Дверь, из-под которой выбивался свет, приоткрылась. На пороге показалась Галина Васильевна. Молодая. С лицом, еще не изборожденным морщинами… Там, в глубине комнаты, за ее спиной, был КТО-ТО. Лена не могла хорошо его различить. Видела лишь огромную непропорциональную голову…
— Ничего не могу сделать. Он плачет, зовет вас, — ответила Галина Васильевна.
— Не хочу его видеть!.. — Лена вздрогнула — голос мамы был почти незнакомым, странным, даже злым… Девочка сморщилась, готовая заплакать, но мама вновь стала знакомой, любимой мамой, принялась баюкать и унесла ее прочь от той самой комнаты…
А вслед им все звучал этот монотонный нечеловеческий вой…
Что же это такое?!
Лена захлопнула шкатулку и поняла, что по-прежнему находится в своей комнате, а Галины Васильевны нет.
Крылова поставила коробку подле себя и поднялась, прошла, меряя шагами комнату. Что это было? Она не вспоминала ни о чем таком уже много лет, и тут…
Поколебавшись, женщина приблизилась к телефону, набрала номер из записной книжки.
— Женя, доброе утро, — поздоровалась она с врачом. — Твой отец принимал роды у моей мамы. Пожалуйста, подними документы, посмотри ее медицинскую карту. Хорошо?
Если врач и удивился, то совершенно не подал виду.
— Хорошо, — легко согласился он. — Я позвоню тебе сегодня. Где-нибудь после обеда.

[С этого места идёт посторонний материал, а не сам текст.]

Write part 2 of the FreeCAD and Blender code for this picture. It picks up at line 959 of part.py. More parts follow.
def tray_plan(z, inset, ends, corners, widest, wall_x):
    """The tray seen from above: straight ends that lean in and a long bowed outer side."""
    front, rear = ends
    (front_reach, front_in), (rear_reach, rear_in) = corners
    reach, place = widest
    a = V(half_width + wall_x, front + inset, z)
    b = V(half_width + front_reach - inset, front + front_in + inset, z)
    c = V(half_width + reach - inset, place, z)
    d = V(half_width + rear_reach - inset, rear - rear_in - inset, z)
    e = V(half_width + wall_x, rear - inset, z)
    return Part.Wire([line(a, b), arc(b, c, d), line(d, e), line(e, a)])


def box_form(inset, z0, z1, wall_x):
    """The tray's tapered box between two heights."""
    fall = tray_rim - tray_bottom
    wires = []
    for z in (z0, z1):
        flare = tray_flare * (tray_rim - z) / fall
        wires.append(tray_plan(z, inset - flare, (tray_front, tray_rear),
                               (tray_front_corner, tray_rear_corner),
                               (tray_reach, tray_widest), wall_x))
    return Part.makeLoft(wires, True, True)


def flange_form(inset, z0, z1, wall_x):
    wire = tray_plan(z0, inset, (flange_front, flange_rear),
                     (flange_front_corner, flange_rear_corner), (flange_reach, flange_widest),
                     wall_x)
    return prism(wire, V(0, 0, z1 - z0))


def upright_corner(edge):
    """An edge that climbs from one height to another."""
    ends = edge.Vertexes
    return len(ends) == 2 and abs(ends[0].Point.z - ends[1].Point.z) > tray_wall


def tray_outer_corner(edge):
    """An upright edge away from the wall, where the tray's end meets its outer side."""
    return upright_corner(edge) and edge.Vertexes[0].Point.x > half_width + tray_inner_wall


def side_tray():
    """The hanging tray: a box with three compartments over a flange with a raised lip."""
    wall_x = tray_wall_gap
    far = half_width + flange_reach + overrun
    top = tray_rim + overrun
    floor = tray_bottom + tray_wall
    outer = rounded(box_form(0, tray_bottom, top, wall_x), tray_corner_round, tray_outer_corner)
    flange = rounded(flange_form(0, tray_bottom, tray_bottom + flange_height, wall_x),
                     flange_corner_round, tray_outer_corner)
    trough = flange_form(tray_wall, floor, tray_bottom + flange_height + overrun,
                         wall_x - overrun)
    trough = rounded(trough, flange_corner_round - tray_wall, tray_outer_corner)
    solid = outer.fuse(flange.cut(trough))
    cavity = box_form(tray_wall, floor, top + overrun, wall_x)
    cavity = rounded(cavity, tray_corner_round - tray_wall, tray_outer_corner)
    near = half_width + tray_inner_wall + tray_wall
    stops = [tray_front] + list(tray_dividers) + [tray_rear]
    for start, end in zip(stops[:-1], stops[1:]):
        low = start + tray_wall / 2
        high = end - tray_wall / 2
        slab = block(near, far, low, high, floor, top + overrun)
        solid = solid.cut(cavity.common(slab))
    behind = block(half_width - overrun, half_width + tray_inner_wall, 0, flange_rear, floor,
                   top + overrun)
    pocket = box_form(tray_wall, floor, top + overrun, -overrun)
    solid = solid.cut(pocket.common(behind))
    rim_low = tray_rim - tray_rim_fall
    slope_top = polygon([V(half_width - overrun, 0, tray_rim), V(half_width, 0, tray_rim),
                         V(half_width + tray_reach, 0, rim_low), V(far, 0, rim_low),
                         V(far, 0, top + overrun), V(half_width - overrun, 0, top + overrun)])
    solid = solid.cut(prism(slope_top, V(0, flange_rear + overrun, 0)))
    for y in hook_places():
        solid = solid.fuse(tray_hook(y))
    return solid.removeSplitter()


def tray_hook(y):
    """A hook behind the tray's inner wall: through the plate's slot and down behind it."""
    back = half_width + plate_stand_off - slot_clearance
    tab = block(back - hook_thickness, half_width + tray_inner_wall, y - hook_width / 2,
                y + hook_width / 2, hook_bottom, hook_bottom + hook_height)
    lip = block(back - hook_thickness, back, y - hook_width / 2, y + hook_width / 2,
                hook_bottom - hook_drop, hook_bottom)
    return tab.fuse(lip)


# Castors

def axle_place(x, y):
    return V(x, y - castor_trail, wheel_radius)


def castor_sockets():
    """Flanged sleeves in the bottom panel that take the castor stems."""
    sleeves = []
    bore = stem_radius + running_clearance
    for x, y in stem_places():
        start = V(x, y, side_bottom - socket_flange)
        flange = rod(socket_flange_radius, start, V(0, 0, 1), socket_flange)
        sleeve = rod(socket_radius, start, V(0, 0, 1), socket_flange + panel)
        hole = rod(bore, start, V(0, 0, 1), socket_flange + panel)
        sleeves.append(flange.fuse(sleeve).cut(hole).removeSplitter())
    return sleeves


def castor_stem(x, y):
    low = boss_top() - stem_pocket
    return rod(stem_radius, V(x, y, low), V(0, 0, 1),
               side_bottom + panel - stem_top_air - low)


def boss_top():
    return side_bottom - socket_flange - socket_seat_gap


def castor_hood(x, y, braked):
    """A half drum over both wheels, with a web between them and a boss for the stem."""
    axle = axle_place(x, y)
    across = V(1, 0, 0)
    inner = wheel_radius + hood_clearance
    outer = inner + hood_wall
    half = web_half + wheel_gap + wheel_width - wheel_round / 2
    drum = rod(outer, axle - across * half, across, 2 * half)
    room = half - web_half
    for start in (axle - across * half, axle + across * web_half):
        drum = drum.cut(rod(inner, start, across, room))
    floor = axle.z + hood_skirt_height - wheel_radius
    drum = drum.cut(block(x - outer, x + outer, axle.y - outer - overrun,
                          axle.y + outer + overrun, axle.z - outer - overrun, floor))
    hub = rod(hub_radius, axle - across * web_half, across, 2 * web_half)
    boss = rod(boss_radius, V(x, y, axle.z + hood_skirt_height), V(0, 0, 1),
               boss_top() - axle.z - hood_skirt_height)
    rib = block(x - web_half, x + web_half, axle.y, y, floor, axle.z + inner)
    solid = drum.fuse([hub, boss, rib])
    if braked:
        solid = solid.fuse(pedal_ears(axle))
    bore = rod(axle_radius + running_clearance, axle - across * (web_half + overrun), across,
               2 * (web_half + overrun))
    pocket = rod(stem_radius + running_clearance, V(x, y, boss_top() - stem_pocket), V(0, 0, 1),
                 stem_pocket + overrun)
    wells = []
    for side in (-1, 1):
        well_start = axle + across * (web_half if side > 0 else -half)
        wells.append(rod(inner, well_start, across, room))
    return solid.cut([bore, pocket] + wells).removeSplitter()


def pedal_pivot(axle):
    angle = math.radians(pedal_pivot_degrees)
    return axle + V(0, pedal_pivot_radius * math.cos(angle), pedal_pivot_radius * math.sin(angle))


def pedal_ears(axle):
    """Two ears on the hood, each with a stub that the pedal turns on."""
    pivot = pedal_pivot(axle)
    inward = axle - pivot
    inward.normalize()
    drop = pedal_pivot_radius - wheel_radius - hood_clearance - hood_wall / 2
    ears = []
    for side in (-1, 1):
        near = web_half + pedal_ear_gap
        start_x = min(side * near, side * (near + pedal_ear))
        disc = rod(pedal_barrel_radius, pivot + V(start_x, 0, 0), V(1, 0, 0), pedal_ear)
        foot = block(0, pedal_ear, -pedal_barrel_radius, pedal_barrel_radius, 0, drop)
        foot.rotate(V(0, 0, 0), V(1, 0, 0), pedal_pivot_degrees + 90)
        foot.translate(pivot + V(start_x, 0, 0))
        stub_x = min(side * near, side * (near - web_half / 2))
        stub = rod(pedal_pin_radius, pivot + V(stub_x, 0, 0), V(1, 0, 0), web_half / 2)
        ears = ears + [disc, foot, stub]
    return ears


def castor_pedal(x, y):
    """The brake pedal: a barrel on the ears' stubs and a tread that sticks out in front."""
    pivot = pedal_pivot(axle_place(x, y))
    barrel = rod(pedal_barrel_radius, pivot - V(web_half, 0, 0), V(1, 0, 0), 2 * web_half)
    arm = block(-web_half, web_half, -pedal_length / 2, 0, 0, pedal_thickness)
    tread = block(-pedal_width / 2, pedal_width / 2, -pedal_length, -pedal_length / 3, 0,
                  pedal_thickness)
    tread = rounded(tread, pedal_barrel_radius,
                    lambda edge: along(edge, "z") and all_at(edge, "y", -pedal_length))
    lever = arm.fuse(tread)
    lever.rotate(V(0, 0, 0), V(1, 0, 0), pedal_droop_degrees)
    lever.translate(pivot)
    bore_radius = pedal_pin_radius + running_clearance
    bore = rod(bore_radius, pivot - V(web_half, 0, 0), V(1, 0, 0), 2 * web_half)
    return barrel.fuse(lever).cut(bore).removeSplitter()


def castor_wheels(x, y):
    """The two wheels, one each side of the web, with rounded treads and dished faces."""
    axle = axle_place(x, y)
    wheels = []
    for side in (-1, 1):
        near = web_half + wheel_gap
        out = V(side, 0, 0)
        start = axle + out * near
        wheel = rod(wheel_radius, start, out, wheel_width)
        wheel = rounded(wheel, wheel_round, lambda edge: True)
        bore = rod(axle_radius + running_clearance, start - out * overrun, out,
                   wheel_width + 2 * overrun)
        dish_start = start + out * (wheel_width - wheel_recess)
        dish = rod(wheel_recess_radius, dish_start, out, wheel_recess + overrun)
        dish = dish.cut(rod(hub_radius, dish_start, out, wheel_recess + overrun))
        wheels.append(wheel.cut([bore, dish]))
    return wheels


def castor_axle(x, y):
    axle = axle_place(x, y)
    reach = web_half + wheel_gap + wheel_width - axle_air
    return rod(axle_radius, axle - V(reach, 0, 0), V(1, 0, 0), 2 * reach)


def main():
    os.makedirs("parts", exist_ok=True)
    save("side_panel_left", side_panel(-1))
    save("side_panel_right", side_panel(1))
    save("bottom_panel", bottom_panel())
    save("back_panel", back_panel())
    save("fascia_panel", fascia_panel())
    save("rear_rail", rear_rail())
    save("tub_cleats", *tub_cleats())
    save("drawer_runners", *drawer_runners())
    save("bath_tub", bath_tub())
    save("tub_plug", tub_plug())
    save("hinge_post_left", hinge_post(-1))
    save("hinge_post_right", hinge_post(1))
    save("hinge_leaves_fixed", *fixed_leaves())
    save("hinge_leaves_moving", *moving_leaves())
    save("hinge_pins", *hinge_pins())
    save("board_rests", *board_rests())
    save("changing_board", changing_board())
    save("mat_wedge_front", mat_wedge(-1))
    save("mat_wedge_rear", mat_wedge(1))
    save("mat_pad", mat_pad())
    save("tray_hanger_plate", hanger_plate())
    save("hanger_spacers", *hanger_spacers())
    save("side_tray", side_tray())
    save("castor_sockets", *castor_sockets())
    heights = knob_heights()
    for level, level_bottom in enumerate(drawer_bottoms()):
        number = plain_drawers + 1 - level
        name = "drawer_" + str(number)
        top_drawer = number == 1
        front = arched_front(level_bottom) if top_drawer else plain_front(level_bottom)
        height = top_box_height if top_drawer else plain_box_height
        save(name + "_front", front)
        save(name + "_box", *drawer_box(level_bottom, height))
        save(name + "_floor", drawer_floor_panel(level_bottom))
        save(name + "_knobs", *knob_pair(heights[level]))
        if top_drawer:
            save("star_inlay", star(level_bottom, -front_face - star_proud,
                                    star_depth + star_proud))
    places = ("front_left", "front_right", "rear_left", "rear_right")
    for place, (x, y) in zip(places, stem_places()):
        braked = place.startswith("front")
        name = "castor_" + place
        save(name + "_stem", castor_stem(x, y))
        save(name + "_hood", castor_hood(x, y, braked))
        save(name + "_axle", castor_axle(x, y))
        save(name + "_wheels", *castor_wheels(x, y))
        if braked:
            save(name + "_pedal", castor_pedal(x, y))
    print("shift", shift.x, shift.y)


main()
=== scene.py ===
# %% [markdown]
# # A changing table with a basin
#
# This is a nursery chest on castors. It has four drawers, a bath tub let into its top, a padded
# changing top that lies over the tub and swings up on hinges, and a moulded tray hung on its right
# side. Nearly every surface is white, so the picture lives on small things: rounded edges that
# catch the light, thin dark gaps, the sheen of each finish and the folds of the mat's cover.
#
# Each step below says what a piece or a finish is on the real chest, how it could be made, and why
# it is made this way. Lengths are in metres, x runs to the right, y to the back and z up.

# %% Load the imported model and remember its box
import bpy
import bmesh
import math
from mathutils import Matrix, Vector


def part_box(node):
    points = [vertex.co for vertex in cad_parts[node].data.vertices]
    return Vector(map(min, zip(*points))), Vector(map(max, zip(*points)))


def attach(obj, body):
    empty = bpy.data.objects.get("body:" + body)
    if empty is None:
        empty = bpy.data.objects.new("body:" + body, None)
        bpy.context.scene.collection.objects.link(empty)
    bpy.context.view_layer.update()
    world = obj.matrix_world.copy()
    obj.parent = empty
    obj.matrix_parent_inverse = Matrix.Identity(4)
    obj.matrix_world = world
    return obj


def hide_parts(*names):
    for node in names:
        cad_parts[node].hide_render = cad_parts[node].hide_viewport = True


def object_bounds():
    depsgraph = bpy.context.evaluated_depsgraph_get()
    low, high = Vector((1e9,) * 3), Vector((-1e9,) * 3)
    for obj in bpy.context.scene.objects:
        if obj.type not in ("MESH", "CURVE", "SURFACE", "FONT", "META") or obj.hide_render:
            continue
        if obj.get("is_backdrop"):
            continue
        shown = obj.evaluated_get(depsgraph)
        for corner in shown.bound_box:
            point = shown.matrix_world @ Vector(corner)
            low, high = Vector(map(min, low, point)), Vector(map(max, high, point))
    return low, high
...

— Буду ждать, — проговорила Лена немеющими губами.
* * *
Кубик-Рубик, как прозвали Каверина ребята, шел между рядами, кладя на парты крохотные листочки для заметок. На таких не то что контрольную, уравнение не решишь.

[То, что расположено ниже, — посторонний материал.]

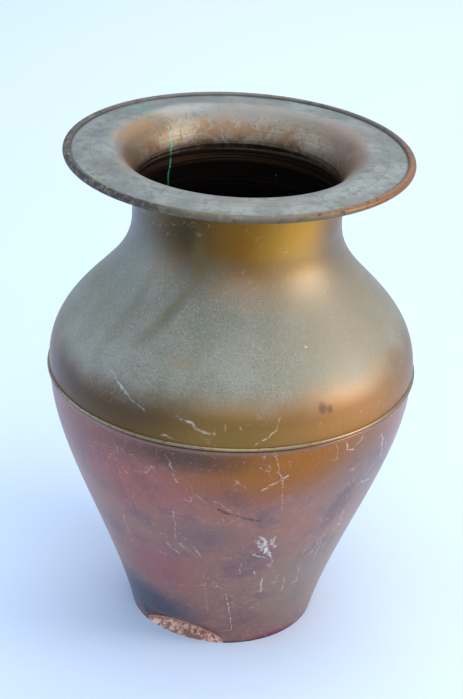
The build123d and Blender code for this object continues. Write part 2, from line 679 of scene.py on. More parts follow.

— По ползадачки на каждого? — полюбопытствовал Ромка и тут же съежился под пронзительным, вымораживающим все вокруг взглядом математика.
— Можешь не напрягаться, Павленко, — процедил сквозь зубы Каверин. — У тебя два.
— За что?! — от возмущения Ромка едва не вскочил из-за парты.
— За то, что ты стащил вариант контрольной у меня из комнаты, — последовал странный ответ.
Андрей с удивлением уставился на математика: шутит?.. Нет, не похоже. Нельзя шутить с таким бульдожьим выражением на лице. Авдеев поспешно опустил глаза. Вчера вечером они с Дашей как раз собирались навестить комнату Каверина. Хотя вовсе не для охоты на контрольную — они хотели заглянуть в сейф, чтобы достать оттуда другие бумаги. Мысль о том, что Надюше угрожает опасность, буквально сводила Андрея с ума. Однако посещение не удалось: дубликат ключа от комнаты, который хранился у Даши в тумбочке, пропал. Успокаивало лишь то, что кольцо Савельича, служившее ключом от сейфа, по-прежнему у Авдеева, значит, кроме него, никто не доберется до бумаг.
— Нечего так смотреть! — продолжал меж тем математик. — Двойки получат все, весь класс!
Это было уже совсем странно.
— У вас есть всего один шанс — наказание отменяется, если виновник признается сам и тем восстановит попранную справедливость, — добавил Каверин как ни в чем не бывало. — Что, нет желающих? Я смотрю, честность и храбрость тут не в чести.